#### Data section:
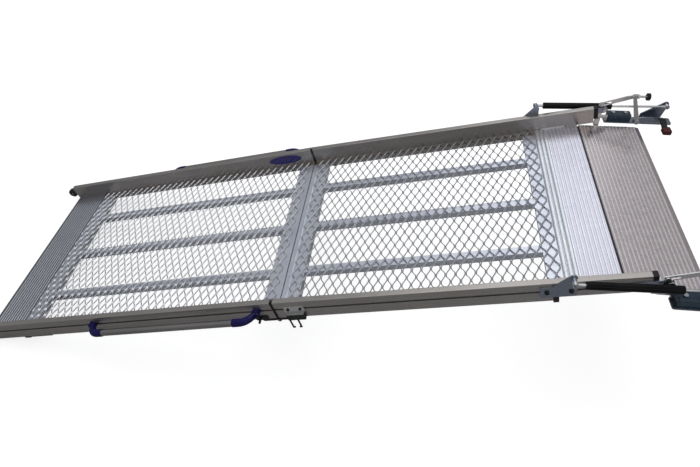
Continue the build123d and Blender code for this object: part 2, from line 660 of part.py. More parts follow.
def handle_end(boss_x, tube_x):
    """Plastic elbow: a boss on the rail, a curved arm and a socket for the tube."""
    way = 1 if tube_x > boss_x else -1
    with BuildPart() as elbow:
        with BuildSketch(beside(LOWER, OUTER)):
            with Locations((boss_x, SLOT_HEIGHT)):
                Circle(HANDLE_BOSS)
        extrude(amount=-12)
        with BuildLine() as arm:
            Spline(
                LOWER.from_local_coords((boss_x, OUTER + 5, SLOT_HEIGHT)),
                LOWER.from_local_coords((tube_x, HANDLE_Y, SLOT_HEIGHT)),
                tangents=[
                    LOWER.x_dir * (way * 0.5) + LOWER.y_dir,
                    LOWER.x_dir * way,
                ],
            )
        with BuildSketch(Plane(origin=arm.line @ 0, z_dir=arm.line % 0)):
            Circle(HANDLE_TUBE - 1.5)
        with BuildSketch(Plane(origin=arm.line @ 1, z_dir=arm.line % 1)):
            Circle(HANDLE_TUBE + 2)
        sweep(multisection=True)
        with BuildSketch(across(LOWER, tube_x)):
            with Locations((HANDLE_Y, SLOT_HEIGHT)):
                Circle(HANDLE_TUBE + 2)
        extrude(amount=way * HANDLE_INSERT)
        with BuildSketch(across(LOWER, tube_x)):
            with Locations((HANDLE_Y, SLOT_HEIGHT)):
                Circle(HANDLE_TUBE)
        extrude(amount=way * HANDLE_INSERT, mode=Mode.SUBTRACT)
        with BuildSketch(beside(LOWER, OUTER)):
            with Locations((boss_x, SLOT_HEIGHT)):
                Circle(4)
        extrude(amount=-40, mode=Mode.SUBTRACT)
        with BuildSketch(beside(LOWER, OUTER + 10)):
            with Locations((boss_x, SLOT_HEIGHT)):
                Circle(8)
        extrude(amount=-40, mode=Mode.SUBTRACT)
        with BuildSketch(beside(LOWER, OUTER)):
            with Locations((boss_x, SLOT_HEIGHT)):
                Rectangle(120, 120)
        extrude(amount=30, mode=Mode.SUBTRACT)
    return elbow.part


with BuildPart() as handle_ends:
    for boss_x, tube_x in HANDLE_ENDS:
        add(handle_end(boss_x, tube_x))
    mirror(about=Plane.XZ)
write(handle_ends.part, "handle_ends")

with BuildPart() as handle_tube:
    with BuildSketch(across(LOWER, HANDLE_ENDS[1][1])):
        with Locations((HANDLE_Y, SLOT_HEIGHT)):
            Circle(HANDLE_TUBE)
            Circle(HANDLE_TUBE - TUBE_WALL, mode=Mode.SUBTRACT)
    extrude(amount=HANDLE_ENDS[0][1] - HANDLE_ENDS[1][1])
write_pair(handle_tube.part, "handle_tube")

with BuildPart() as handle_rivets:
    rivet_points = [(boss_x, SLOT_HEIGHT) for boss_x, tube_x in HANDLE_ENDS]
    with BuildSketch(beside(LOWER, OUTER + 10)):
        with Locations(*rivet_points):
            Circle(6.5)
    extrude(amount=-3)
    with BuildSketch(beside(LOWER, OUTER + 10)):
        with Locations(*rivet_points):
            Circle(3.8)
    extrude(amount=17)
    mirror(about=Plane.XZ)
write(handle_rivets.part, "handle_rivets")

# ---------------------------------------------------------------- rollers at the ground end
ROLLER_POINT = (-LOWER_LENGTH - 22.0, 28.0)
ROLLER_RADIUS = 20.5
ROLLER_AXLE = 4.0
with BuildPart() as roller_brackets:
    with BuildSketch(beside(LOWER, OUTER)):
        with Locations(ROLLER_POINT):
            Circle(10)
        with Locations((-LOWER_LENGTH + 30, SLOT_HEIGHT)):
            Circle(11)
        make_hull()
        with Locations((-LOWER_LENGTH + 26, SLOT_HEIGHT)):
            Circle(4, mode=Mode.SUBTRACT)
    extrude(amount=-3)
    with BuildSketch(beside(LOWER, OUTER)):
        with Locations(ROLLER_POINT):
            Circle(ROLLER_AXLE)
    extrude(amount=RAIL_WIDTH)
    mirror(about=Plane.XZ)
write(roller_brackets.part, "roller_brackets")

with BuildPart() as roller:
    with BuildSketch(beside(LOWER, OUTER - 1)):
        with Locations(ROLLER_POINT):
            Circle(ROLLER_RADIUS)
    extrude(amount=19)
    fillet(roller.edges().filter_by(GeomType.CIRCLE), 3)
    with BuildSketch(beside(LOWER, OUTER - 1)):
        with Locations(ROLLER_POINT):
            Circle(ROLLER_AXLE + RUNNING_FIT)
    extrude(amount=19, mode=Mode.SUBTRACT)
write_pair(roller.part, "roller")

with BuildPart() as rail_badge:
    with BuildSketch(beside(LOWER, HALF_WIDTH)):
        with Locations((-129, 30)):
            Ellipse(75, 21)
    extrude(amount=1.6)
    chamfer(rail_badge.faces().sort_by(Axis.Y)[0].edges(), 0.6)
write(rail_badge.part, "rail_badge")

# ---------------------------------------------------------------- main pivot and ramp spring bracket
PIVOT_RADIUS = 4.0
with BuildPart() as pivot_plate:
    with BuildSketch(beside(UPPER, PLATE_LAYER[0])):
        with Locations(PIVOT_ON_RAMP):
            Circle(12)
        with Locations((-15, SLOT_HEIGHT)):
            Circle(11)
        make_hull()
        with Locations(PIVOT_ON_RAMP):
            Circle(PIVOT_RADIUS + RUNNING_FIT, mode=Mode.SUBTRACT)
        with Locations((-12, SLOT_HEIGHT), (40, SLOT_HEIGHT)):
            Circle(4, mode=Mode.SUBTRACT)
    extrude(amount=-4)
write_pair(pivot_plate.part, "pivot_plate")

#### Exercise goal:
Every line above should be written out again exactly as it stands.

#### Response to the task:
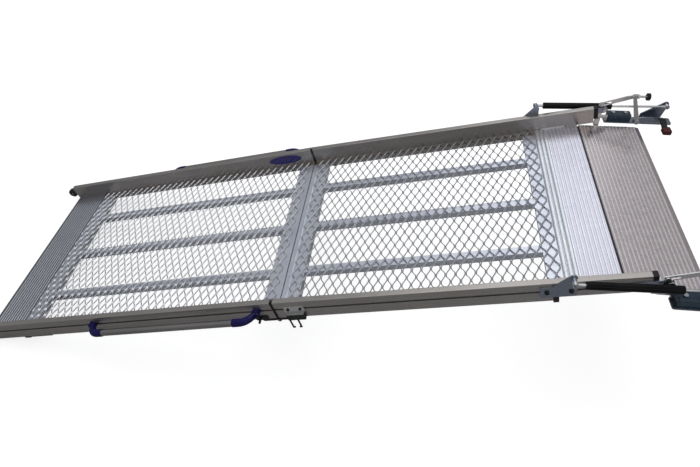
Continue the build123d and Blender code for this object: part 2, from line 660 of part.py. More parts follow.
def handle_end(boss_x, tube_x):
    """Plastic elbow: a boss on the rail, a curved arm and a socket for the tube."""
    way = 1 if tube_x > boss_x else -1
    with BuildPart() as elbow:
        with BuildSketch(beside(LOWER, OUTER)):
            with Locations((boss_x, SLOT_HEIGHT)):
                Circle(HANDLE_BOSS)
        extrude(amount=-12)
        with BuildLine() as arm:
            Spline(
                LOWER.from_local_coords((boss_x, OUTER + 5, SLOT_HEIGHT)),
                LOWER.from_local_coords((tube_x, HANDLE_Y, SLOT_HEIGHT)),
                tangents=[
                    LOWER.x_dir * (way * 0.5) + LOWER.y_dir,
                    LOWER.x_dir * way,
                ],
            )
        with BuildSketch(Plane(origin=arm.line @ 0, z_dir=arm.line % 0)):
            Circle(HANDLE_TUBE - 1.5)
        with BuildSketch(Plane(origin=arm.line @ 1, z_dir=arm.line % 1)):
            Circle(HANDLE_TUBE + 2)
        sweep(multisection=True)
        with BuildSketch(across(LOWER, tube_x)):
            with Locations((HANDLE_Y, SLOT_HEIGHT)):
                Circle(HANDLE_TUBE + 2)
        extrude(amount=way * HANDLE_INSERT)
        with BuildSketch(across(LOWER, tube_x)):
            with Locations((HANDLE_Y, SLOT_HEIGHT)):
                Circle(HANDLE_TUBE)
        extrude(amount=way * HANDLE_INSERT, mode=Mode.SUBTRACT)
        with BuildSketch(beside(LOWER, OUTER)):
            with Locations((boss_x, SLOT_HEIGHT)):
                Circle(4)
        extrude(amount=-40, mode=Mode.SUBTRACT)
        with BuildSketch(beside(LOWER, OUTER + 10)):
            with Locations((boss_x, SLOT_HEIGHT)):
                Circle(8)
        extrude(amount=-40, mode=Mode.SUBTRACT)
        with BuildSketch(beside(LOWER, OUTER)):
            with Locations((boss_x, SLOT_HEIGHT)):
                Rectangle(120, 120)
        extrude(amount=30, mode=Mode.SUBTRACT)
    return elbow.part


with BuildPart() as handle_ends:
    for boss_x, tube_x in HANDLE_ENDS:
        add(handle_end(boss_x, tube_x))
    mirror(about=Plane.XZ)
write(handle_ends.part, "handle_ends")

with BuildPart() as handle_tube:
    with BuildSketch(across(LOWER, HANDLE_ENDS[1][1])):
        with Locations((HANDLE_Y, SLOT_HEIGHT)):
            Circle(HANDLE_TUBE)
            Circle(HANDLE_TUBE - TUBE_WALL, mode=Mode.SUBTRACT)
    extrude(amount=HANDLE_ENDS[0][1] - HANDLE_ENDS[1][1])
write_pair(handle_tube.part, "handle_tube")

with BuildPart() as handle_rivets:
    rivet_points = [(boss_x, SLOT_HEIGHT) for boss_x, tube_x in HANDLE_ENDS]
    with BuildSketch(beside(LOWER, OUTER + 10)):
        with Locations(*rivet_points):
            Circle(6.5)
    extrude(amount=-3)
    with BuildSketch(beside(LOWER, OUTER + 10)):
        with Locations(*rivet_points):
            Circle(3.8)
    extrude(amount=17)
    mirror(about=Plane.XZ)
write(handle_rivets.part, "handle_rivets")

# ---------------------------------------------------------------- rollers at the ground end
ROLLER_POINT = (-LOWER_LENGTH - 22.0, 28.0)
ROLLER_RADIUS = 20.5
ROLLER_AXLE = 4.0
with BuildPart() as roller_brackets:
    with BuildSketch(beside(LOWER, OUTER)):
        with Locations(ROLLER_POINT):
            Circle(10)
        with Locations((-LOWER_LENGTH + 30, SLOT_HEIGHT)):
            Circle(11)
        make_hull()
        with Locations((-LOWER_LENGTH + 26, SLOT_HEIGHT)):
            Circle(4, mode=Mode.SUBTRACT)
    extrude(amount=-3)
    with BuildSketch(beside(LOWER, OUTER)):
        with Locations(ROLLER_POINT):
            Circle(ROLLER_AXLE)
    extrude(amount=RAIL_WIDTH)
    mirror(about=Plane.XZ)
write(roller_brackets.part, "roller_brackets")

with BuildPart() as roller:
    with BuildSketch(beside(LOWER, OUTER - 1)):
        with Locations(ROLLER_POINT):
            Circle(ROLLER_RADIUS)
    extrude(amount=19)
    fillet(roller.edges().filter_by(GeomType.CIRCLE), 3)
    with BuildSketch(beside(LOWER, OUTER - 1)):
        with Locations(ROLLER_POINT):
            Circle(ROLLER_AXLE + RUNNING_FIT)
    extrude(amount=19, mode=Mode.SUBTRACT)
write_pair(roller.part, "roller")

with BuildPart() as rail_badge:
    with BuildSketch(beside(LOWER, HALF_WIDTH)):
        with Locations((-129, 30)):
            Ellipse(75, 21)
    extrude(amount=1.6)
    chamfer(rail_badge.faces().sort_by(Axis.Y)[0].edges(), 0.6)
write(rail_badge.part, "rail_badge")

# ---------------------------------------------------------------- main pivot and ramp spring bracket
PIVOT_RADIUS = 4.0
with BuildPart() as pivot_plate:
    with BuildSketch(beside(UPPER, PLATE_LAYER[0])):
        with Locations(PIVOT_ON_RAMP):
            Circle(12)
        with Locations((-15, SLOT_HEIGHT)):
            Circle(11)
        make_hull()
        with Locations(PIVOT_ON_RAMP):
            Circle(PIVOT_RADIUS + RUNNING_FIT, mode=Mode.SUBTRACT)
        with Locations((-12, SLOT_HEIGHT), (40, SLOT_HEIGHT)):
            Circle(4, mode=Mode.SUBTRACT)
    extrude(amount=-4)
write_pair(pivot_plate.part, "pivot_plate")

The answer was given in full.